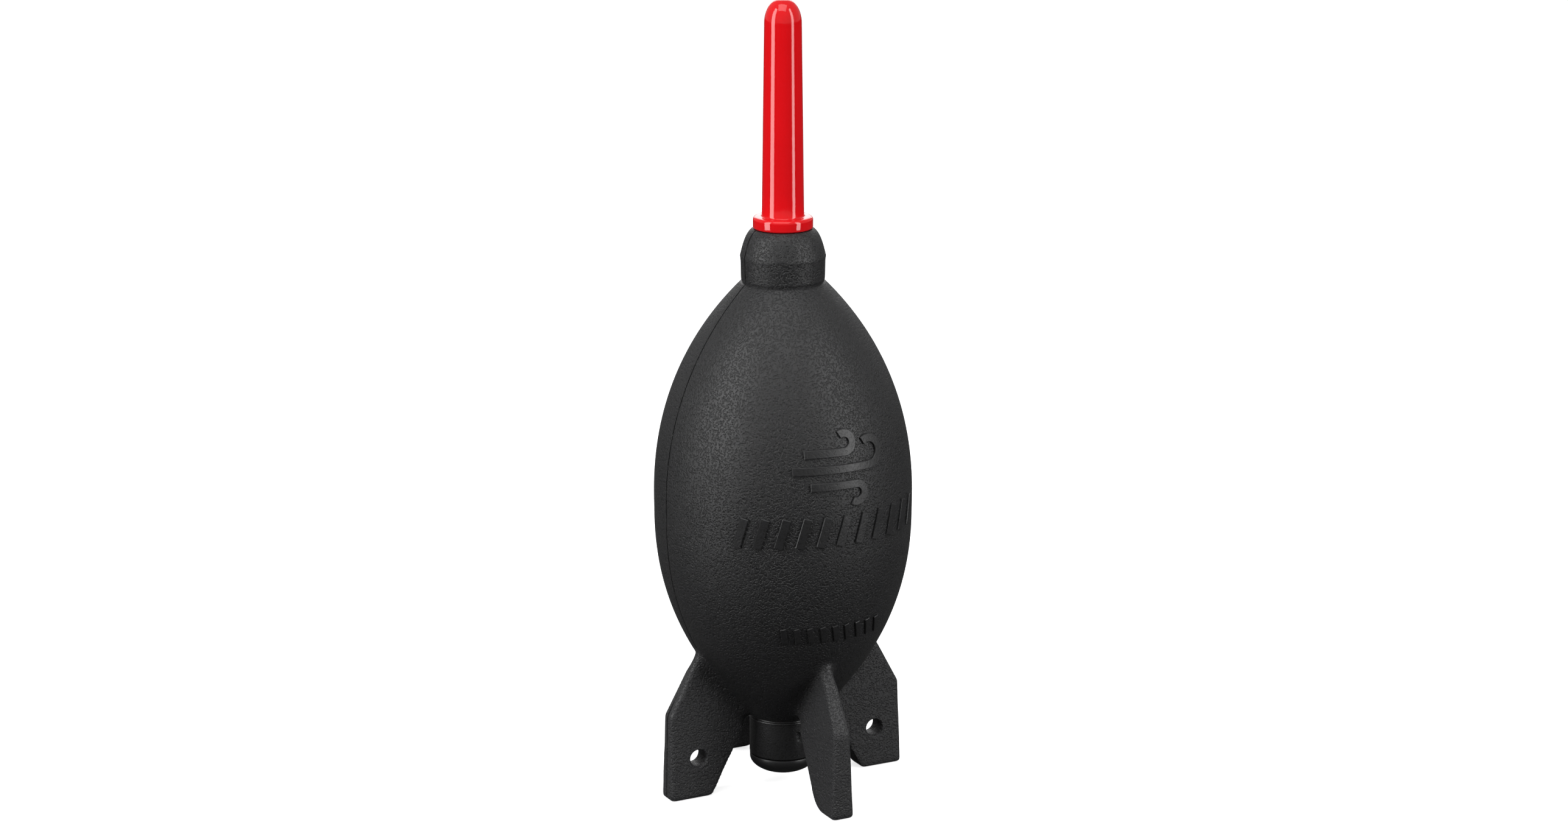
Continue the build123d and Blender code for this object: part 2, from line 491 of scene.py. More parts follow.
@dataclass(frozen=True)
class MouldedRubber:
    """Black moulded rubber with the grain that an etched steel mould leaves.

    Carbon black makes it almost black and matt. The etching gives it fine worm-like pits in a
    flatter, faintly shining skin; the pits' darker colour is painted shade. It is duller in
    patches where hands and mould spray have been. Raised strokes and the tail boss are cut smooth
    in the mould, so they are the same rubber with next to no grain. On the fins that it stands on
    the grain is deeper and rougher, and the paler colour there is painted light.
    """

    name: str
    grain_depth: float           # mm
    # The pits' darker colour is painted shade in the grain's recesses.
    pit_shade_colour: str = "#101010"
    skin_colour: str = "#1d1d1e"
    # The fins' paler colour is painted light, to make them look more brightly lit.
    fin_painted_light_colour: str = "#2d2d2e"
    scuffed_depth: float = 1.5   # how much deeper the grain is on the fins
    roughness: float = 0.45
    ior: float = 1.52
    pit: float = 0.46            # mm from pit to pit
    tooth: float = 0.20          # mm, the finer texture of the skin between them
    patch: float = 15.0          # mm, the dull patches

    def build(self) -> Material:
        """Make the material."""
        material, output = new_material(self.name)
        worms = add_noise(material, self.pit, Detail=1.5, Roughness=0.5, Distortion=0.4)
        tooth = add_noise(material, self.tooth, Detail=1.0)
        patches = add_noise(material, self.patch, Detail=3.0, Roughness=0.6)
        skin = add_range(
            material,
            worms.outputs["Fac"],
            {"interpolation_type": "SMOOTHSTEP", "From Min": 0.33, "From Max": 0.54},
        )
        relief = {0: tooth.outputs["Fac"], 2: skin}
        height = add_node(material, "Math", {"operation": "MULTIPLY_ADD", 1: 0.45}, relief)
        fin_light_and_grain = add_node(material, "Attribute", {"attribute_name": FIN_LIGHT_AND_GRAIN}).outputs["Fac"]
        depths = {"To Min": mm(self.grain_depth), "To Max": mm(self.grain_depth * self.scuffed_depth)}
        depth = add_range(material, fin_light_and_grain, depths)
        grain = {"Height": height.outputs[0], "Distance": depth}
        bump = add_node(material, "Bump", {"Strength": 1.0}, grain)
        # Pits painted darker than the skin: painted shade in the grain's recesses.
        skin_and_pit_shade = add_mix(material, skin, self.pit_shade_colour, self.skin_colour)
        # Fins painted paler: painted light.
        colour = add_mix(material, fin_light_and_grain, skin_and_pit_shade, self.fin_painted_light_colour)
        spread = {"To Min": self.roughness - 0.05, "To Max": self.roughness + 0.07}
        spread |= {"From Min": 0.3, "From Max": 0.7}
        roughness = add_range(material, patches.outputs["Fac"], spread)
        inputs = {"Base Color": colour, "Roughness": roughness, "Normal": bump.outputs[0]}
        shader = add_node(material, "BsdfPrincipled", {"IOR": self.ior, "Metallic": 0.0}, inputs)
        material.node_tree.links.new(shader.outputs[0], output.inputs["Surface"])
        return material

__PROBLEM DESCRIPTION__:
Write the material out again word for word.

__WRITTEN SOLUTION__:
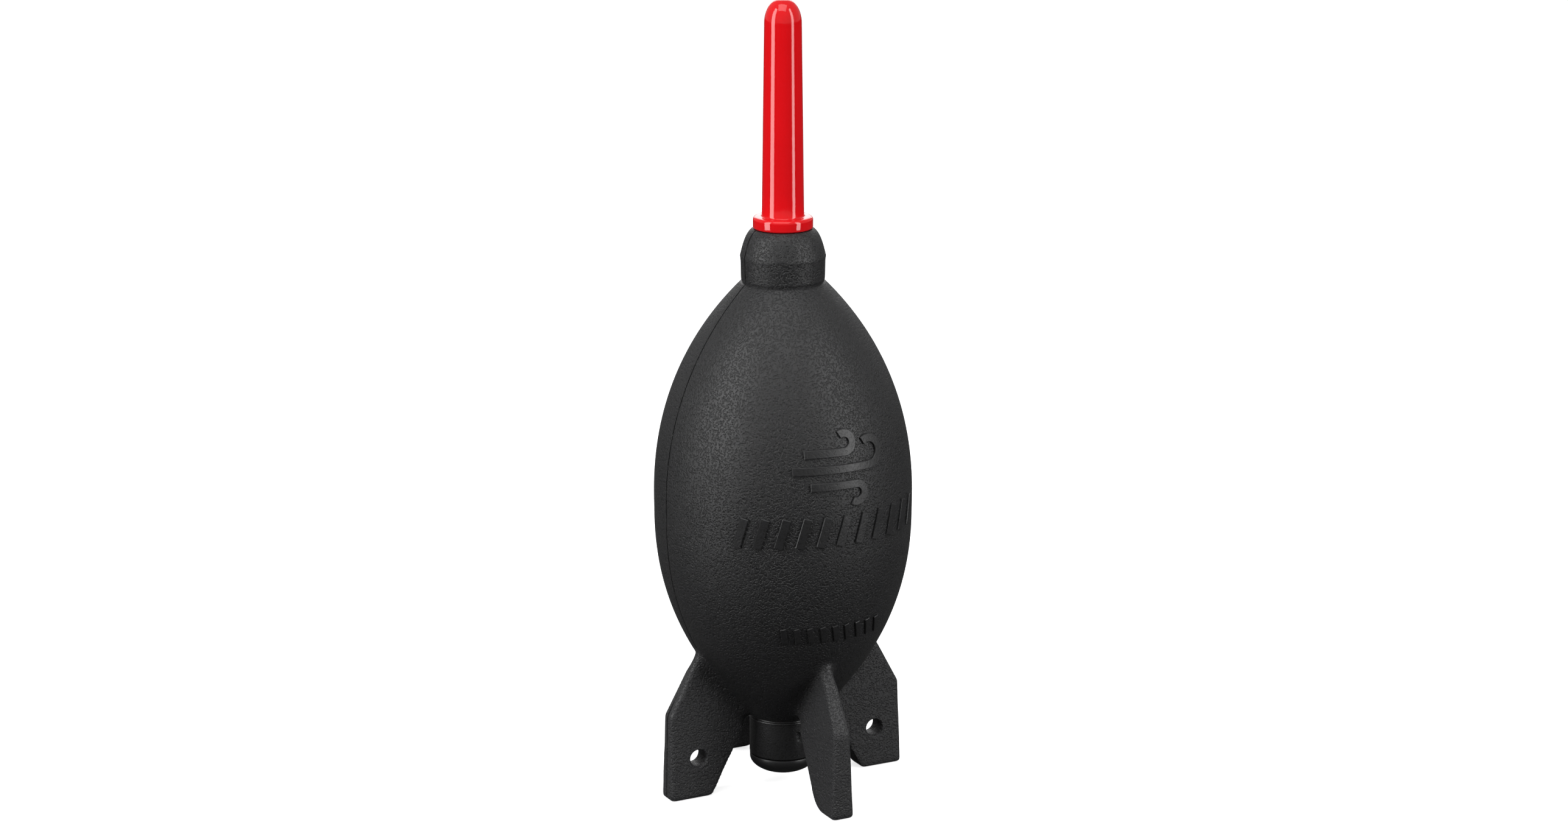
Continue the build123d and Blender code for this object: part 2, from line 491 of scene.py. More parts follow.
@dataclass(frozen=True)
class MouldedRubber:
    """Black moulded rubber with the grain that an etched steel mould leaves.

    Carbon black makes it almost black and matt. The etching gives it fine worm-like pits in a
    flatter, faintly shining skin; the pits' darker colour is painted shade. It is duller in
    patches where hands and mould spray have been. Raised strokes and the tail boss are cut smooth
    in the mould, so they are the same rubber with next to no grain. On the fins that it stands on
    the grain is deeper and rougher, and the paler colour there is painted light.
    """

    name: str
    grain_depth: float           # mm
    # The pits' darker colour is painted shade in the grain's recesses.
    pit_shade_colour: str = "#101010"
    skin_colour: str = "#1d1d1e"
    # The fins' paler colour is painted light, to make them look more brightly lit.
    fin_painted_light_colour: str = "#2d2d2e"
    scuffed_depth: float = 1.5   # how much deeper the grain is on the fins
    roughness: float = 0.45
    ior: float = 1.52
    pit: float = 0.46            # mm from pit to pit
    tooth: float = 0.20          # mm, the finer texture of the skin between them
    patch: float = 15.0          # mm, the dull patches

    def build(self) -> Material:
        """Make the material."""
        material, output = new_material(self.name)
        worms = add_noise(material, self.pit, Detail=1.5, Roughness=0.5, Distortion=0.4)
        tooth = add_noise(material, self.tooth, Detail=1.0)
        patches = add_noise(material, self.patch, Detail=3.0, Roughness=0.6)
        skin = add_range(
            material,
            worms.outputs["Fac"],
            {"interpolation_type": "SMOOTHSTEP", "From Min": 0.33, "From Max": 0.54},
        )
        relief = {0: tooth.outputs["Fac"], 2: skin}
        height = add_node(material, "Math", {"operation": "MULTIPLY_ADD", 1: 0.45}, relief)
        fin_light_and_grain = add_node(material, "Attribute", {"attribute_name": FIN_LIGHT_AND_GRAIN}).outputs["Fac"]
        depths = {"To Min": mm(self.grain_depth), "To Max": mm(self.grain_depth * self.scuffed_depth)}
        depth = add_range(material, fin_light_and_grain, depths)
        grain = {"Height": height.outputs[0], "Distance": depth}
        bump = add_node(material, "Bump", {"Strength": 1.0}, grain)
        # Pits painted darker than the skin: painted shade in the grain's recesses.
        skin_and_pit_shade = add_mix(material, skin, self.pit_shade_colour, self.skin_colour)
        # Fins painted paler: painted light.
        colour = add_mix(material, fin_light_and_grain, skin_and_pit_shade, self.fin_painted_light_colour)
        spread = {"To Min": self.roughness - 0.05, "To Max": self.roughness + 0.07}
        spread |= {"From Min": 0.3, "From Max": 0.7}
        roughness = add_range(material, patches.outputs["Fac"], spread)
        inputs = {"Base Color": colour, "Roughness": roughness, "Normal": bump.outputs[0]}
        shader = add_node(material, "BsdfPrincipled", {"IOR": self.ior, "Metallic": 0.0}, inputs)
        material.node_tree.links.new(shader.outputs[0], output.inputs["Surface"])
        return material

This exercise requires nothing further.